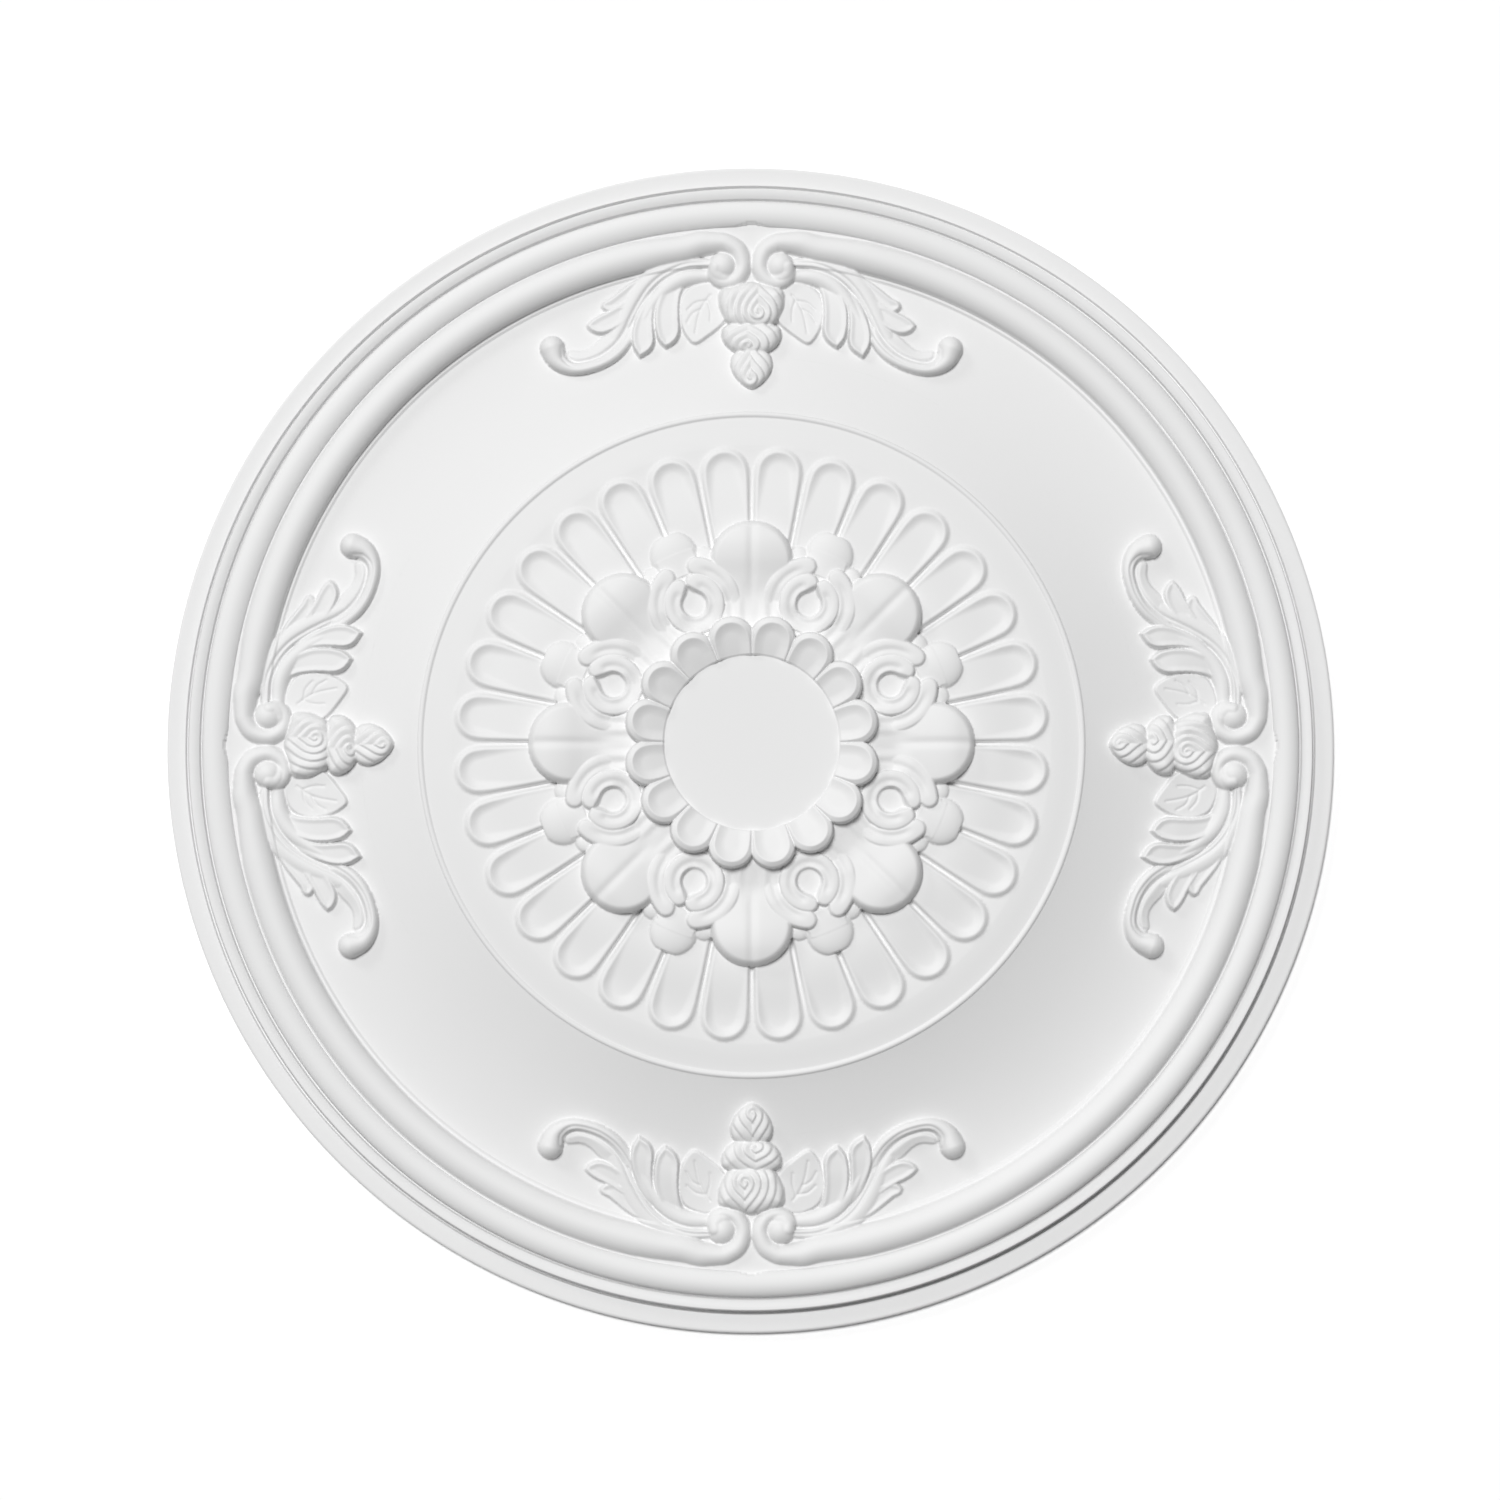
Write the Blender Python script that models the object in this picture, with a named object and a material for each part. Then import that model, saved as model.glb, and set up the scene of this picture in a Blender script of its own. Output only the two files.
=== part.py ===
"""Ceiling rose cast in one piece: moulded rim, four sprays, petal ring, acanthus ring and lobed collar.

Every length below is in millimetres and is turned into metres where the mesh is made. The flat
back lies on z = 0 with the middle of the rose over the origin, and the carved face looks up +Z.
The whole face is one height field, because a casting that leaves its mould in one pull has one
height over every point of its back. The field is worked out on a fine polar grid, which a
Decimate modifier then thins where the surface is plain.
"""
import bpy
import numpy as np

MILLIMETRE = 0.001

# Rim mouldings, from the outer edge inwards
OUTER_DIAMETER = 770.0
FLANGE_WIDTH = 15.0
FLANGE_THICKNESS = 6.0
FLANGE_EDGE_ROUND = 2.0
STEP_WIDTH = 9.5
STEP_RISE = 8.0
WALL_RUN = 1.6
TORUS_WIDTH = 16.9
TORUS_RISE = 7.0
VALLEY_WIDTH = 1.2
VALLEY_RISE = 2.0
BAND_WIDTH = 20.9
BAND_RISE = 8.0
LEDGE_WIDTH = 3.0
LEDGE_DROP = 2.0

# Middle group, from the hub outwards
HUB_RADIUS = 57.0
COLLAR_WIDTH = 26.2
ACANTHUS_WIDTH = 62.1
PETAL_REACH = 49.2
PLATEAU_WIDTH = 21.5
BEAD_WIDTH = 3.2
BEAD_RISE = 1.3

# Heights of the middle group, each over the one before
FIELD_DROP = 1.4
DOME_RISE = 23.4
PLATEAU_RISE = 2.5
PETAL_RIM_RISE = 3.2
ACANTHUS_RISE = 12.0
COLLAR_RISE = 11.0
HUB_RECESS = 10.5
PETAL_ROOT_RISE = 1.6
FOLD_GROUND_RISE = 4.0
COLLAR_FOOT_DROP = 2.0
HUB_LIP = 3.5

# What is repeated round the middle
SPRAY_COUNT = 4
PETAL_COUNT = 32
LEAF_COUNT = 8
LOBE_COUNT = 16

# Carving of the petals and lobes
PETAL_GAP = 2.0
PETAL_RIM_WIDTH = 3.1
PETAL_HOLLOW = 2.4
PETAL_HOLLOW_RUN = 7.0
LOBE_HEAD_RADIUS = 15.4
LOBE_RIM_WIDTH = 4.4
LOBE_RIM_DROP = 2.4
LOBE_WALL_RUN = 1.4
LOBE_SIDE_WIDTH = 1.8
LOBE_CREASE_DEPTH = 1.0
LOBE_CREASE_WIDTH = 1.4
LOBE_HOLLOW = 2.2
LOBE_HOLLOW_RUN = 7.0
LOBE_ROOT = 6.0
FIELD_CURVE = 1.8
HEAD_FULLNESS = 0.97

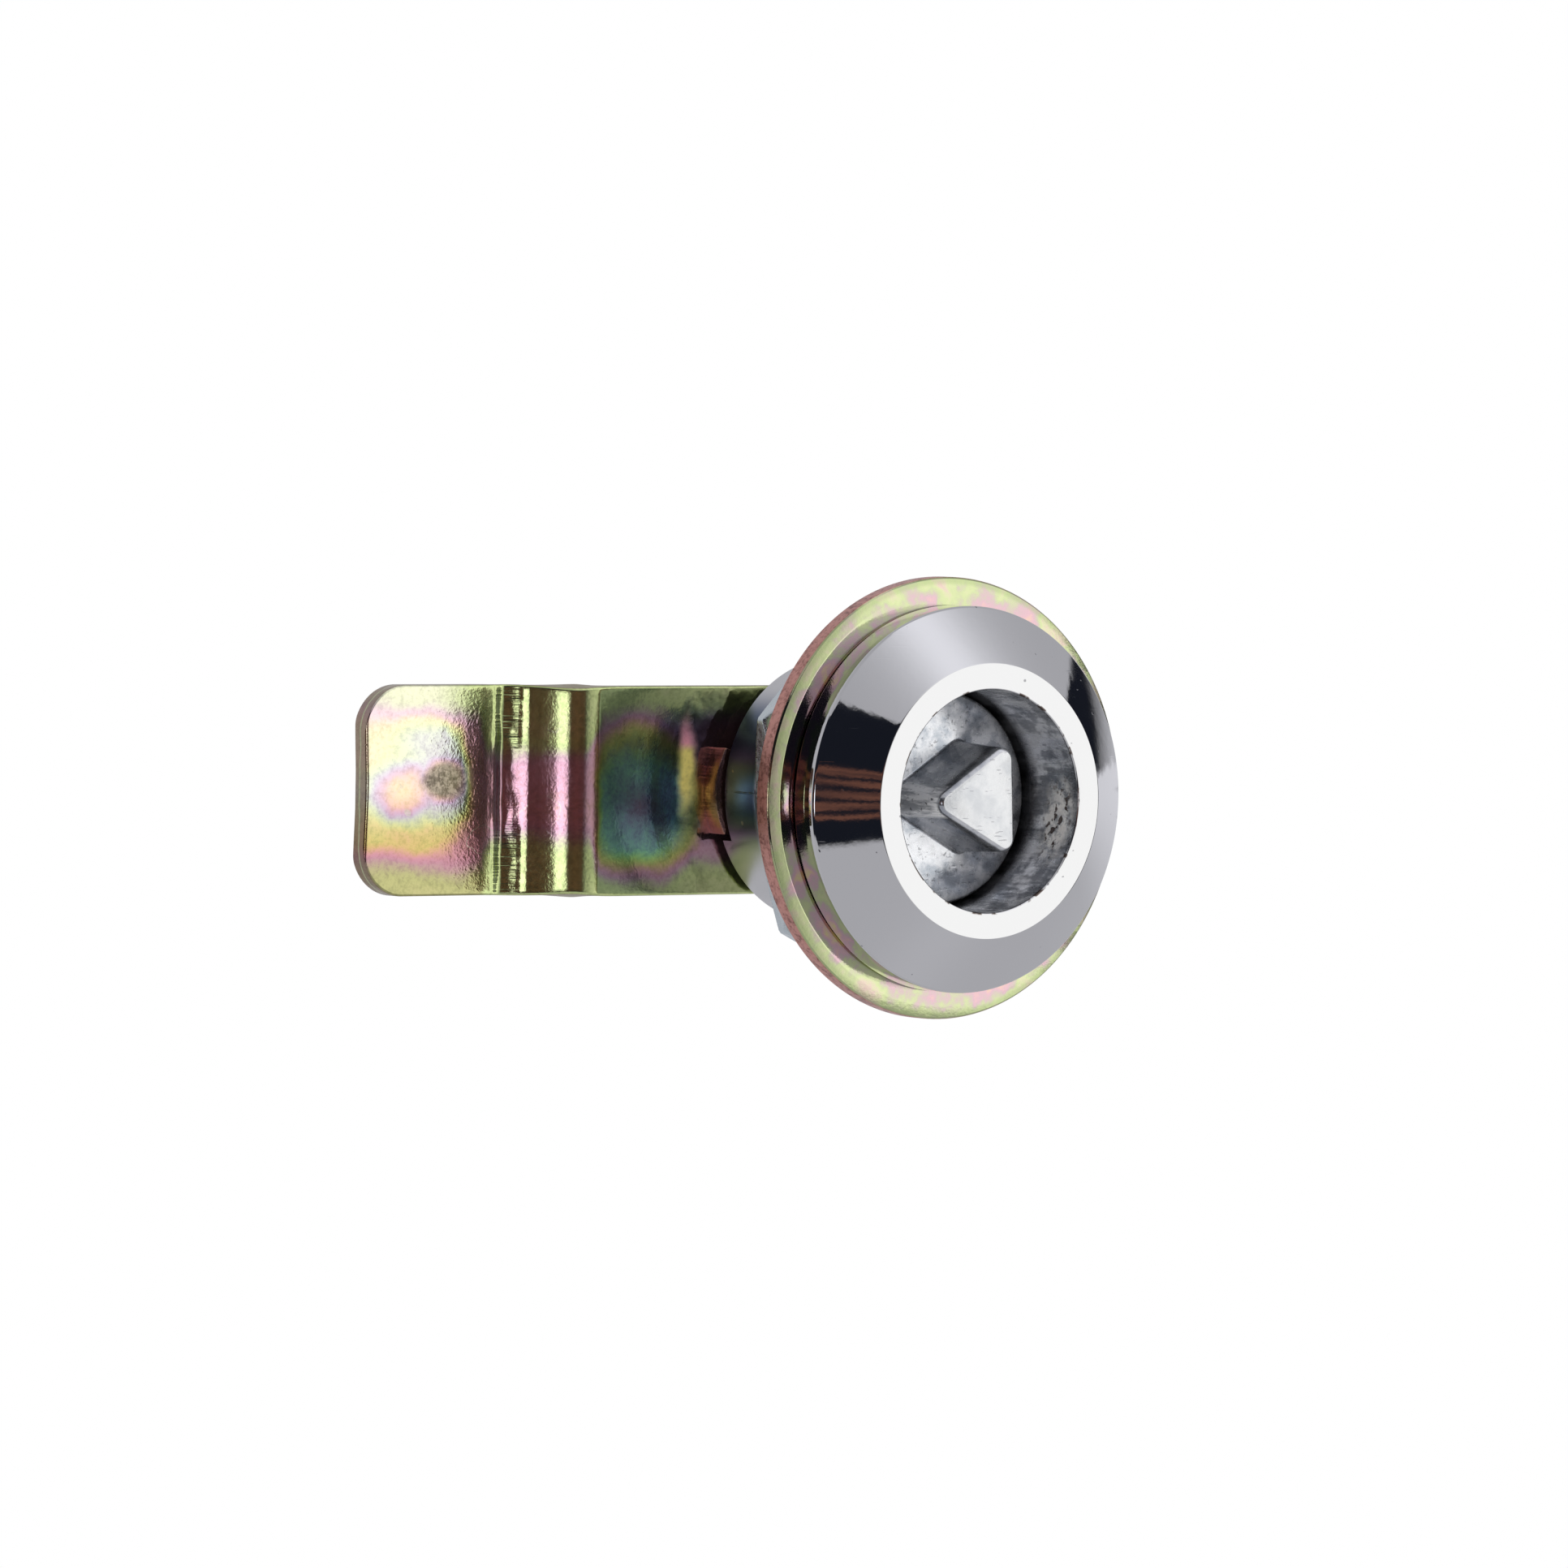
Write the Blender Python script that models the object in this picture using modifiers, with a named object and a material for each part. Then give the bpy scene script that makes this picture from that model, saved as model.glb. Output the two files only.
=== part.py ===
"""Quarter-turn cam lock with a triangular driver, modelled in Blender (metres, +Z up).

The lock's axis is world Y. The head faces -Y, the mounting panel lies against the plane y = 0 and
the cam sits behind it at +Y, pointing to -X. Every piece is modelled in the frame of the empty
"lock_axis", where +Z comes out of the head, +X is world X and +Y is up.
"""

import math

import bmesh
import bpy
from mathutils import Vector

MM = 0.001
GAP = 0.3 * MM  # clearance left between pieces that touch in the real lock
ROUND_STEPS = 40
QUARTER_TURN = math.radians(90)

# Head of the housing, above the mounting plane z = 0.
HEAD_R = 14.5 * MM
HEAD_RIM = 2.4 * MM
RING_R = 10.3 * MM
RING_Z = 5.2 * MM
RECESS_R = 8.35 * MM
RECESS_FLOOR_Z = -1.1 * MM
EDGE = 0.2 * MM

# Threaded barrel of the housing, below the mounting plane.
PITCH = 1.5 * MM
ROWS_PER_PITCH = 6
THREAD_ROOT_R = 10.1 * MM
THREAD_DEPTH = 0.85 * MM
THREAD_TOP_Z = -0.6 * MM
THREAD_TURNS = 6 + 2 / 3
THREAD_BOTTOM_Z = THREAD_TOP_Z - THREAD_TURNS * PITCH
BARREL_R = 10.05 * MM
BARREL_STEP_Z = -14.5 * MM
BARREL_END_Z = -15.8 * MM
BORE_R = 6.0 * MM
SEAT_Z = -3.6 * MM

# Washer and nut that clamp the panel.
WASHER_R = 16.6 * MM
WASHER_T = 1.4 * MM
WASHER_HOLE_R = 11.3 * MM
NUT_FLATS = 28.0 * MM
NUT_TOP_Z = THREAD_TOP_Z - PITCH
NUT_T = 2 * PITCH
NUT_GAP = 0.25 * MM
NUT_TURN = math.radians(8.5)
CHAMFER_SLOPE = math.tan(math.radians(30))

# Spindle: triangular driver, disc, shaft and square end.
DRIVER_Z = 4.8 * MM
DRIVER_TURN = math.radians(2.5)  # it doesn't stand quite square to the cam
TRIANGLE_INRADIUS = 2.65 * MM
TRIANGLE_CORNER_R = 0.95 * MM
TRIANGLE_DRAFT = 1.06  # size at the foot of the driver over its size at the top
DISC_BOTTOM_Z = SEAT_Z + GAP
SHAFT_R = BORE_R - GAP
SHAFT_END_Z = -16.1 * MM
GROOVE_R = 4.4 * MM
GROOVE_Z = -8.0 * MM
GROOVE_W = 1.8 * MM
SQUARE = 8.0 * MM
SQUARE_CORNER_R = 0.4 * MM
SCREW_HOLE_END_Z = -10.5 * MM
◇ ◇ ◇
*Task details*.
Quote the data above verbatim from its first line to the line that includes "and lobed collar.", with both boundary lines retained.

*Solution to this task*.
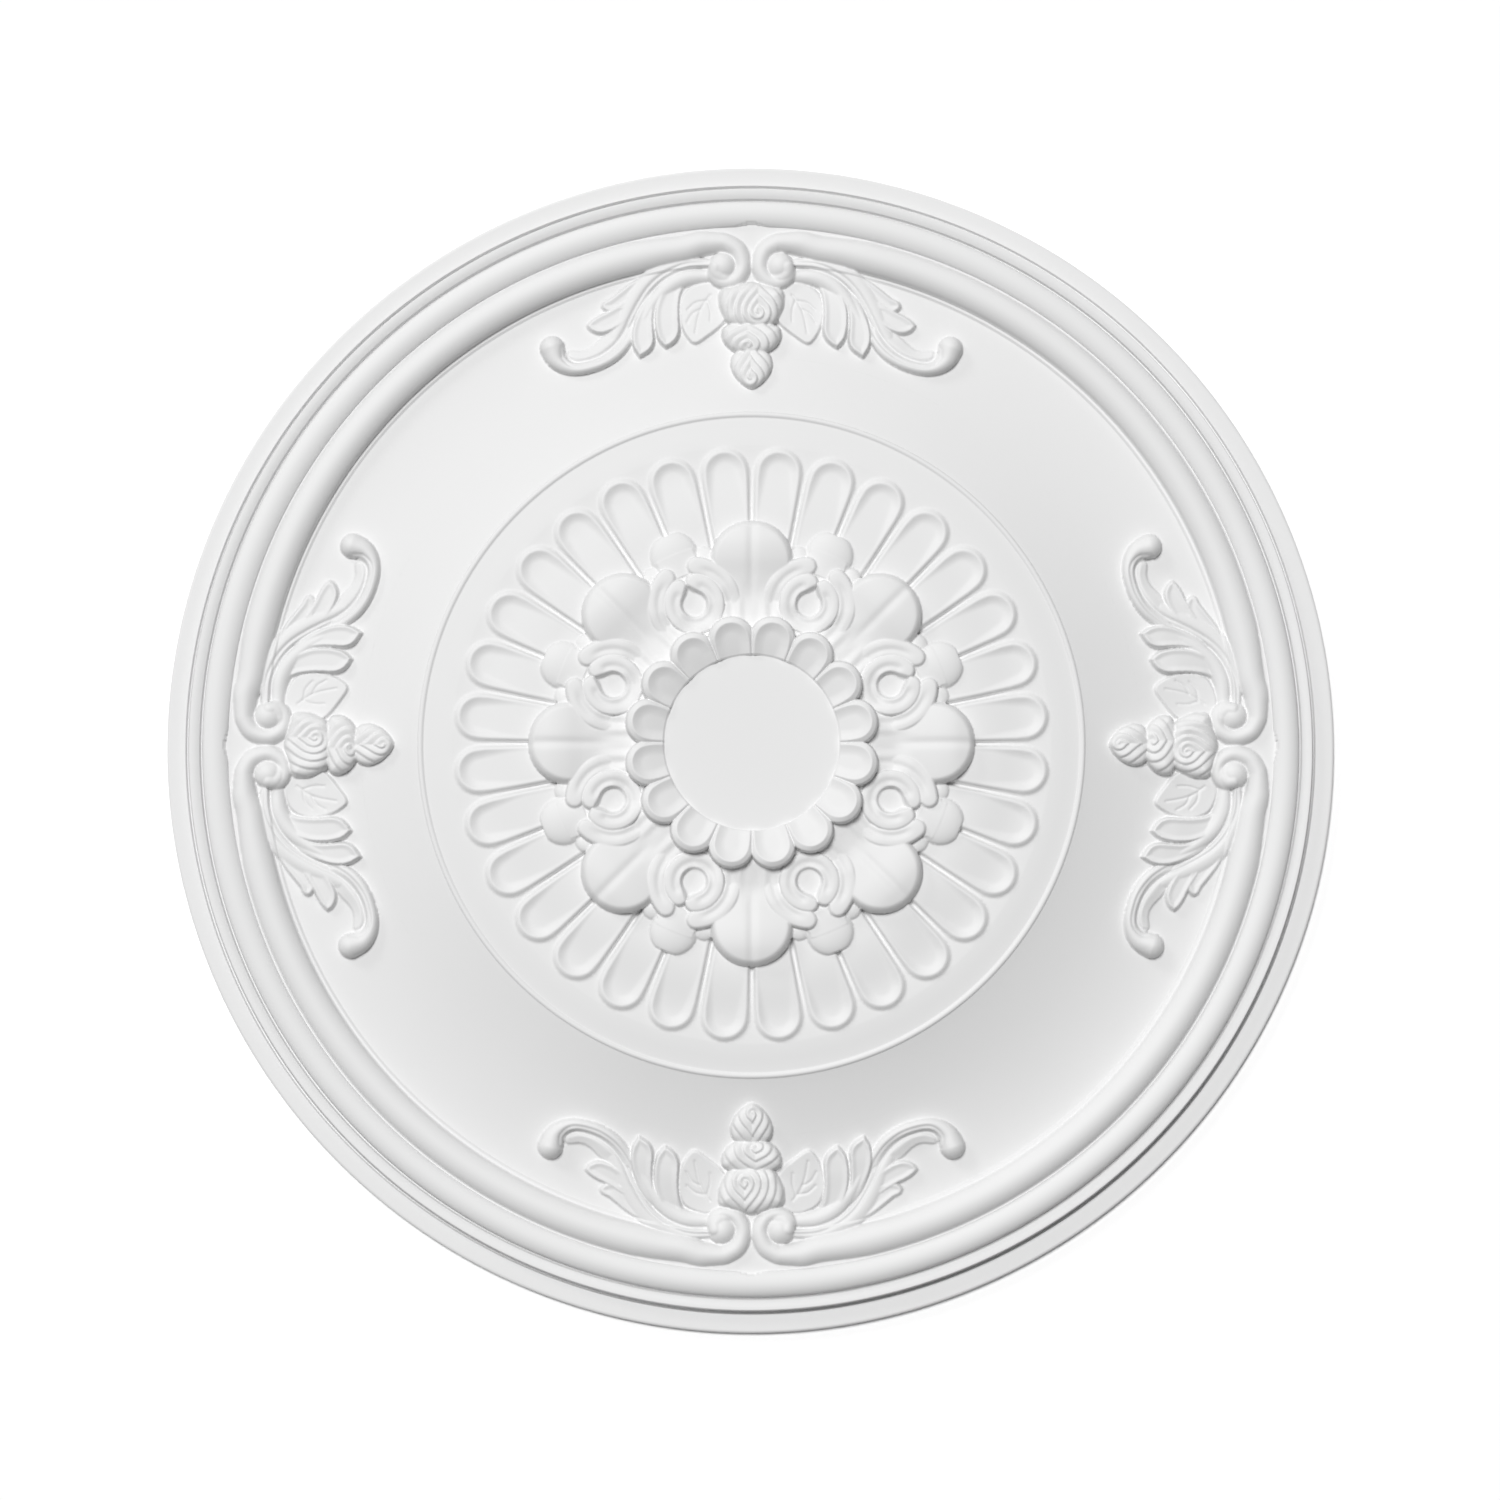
Write the Blender Python script that models the object in this picture, with a named object and a material for each part. Then import that model, saved as model.glb, and set up the scene of this picture in a Blender script of its own. Output only the two files.
=== part.py ===
"""Ceiling rose cast in one piece: moulded rim, four sprays, petal ring, acanthus ring and lobed collar.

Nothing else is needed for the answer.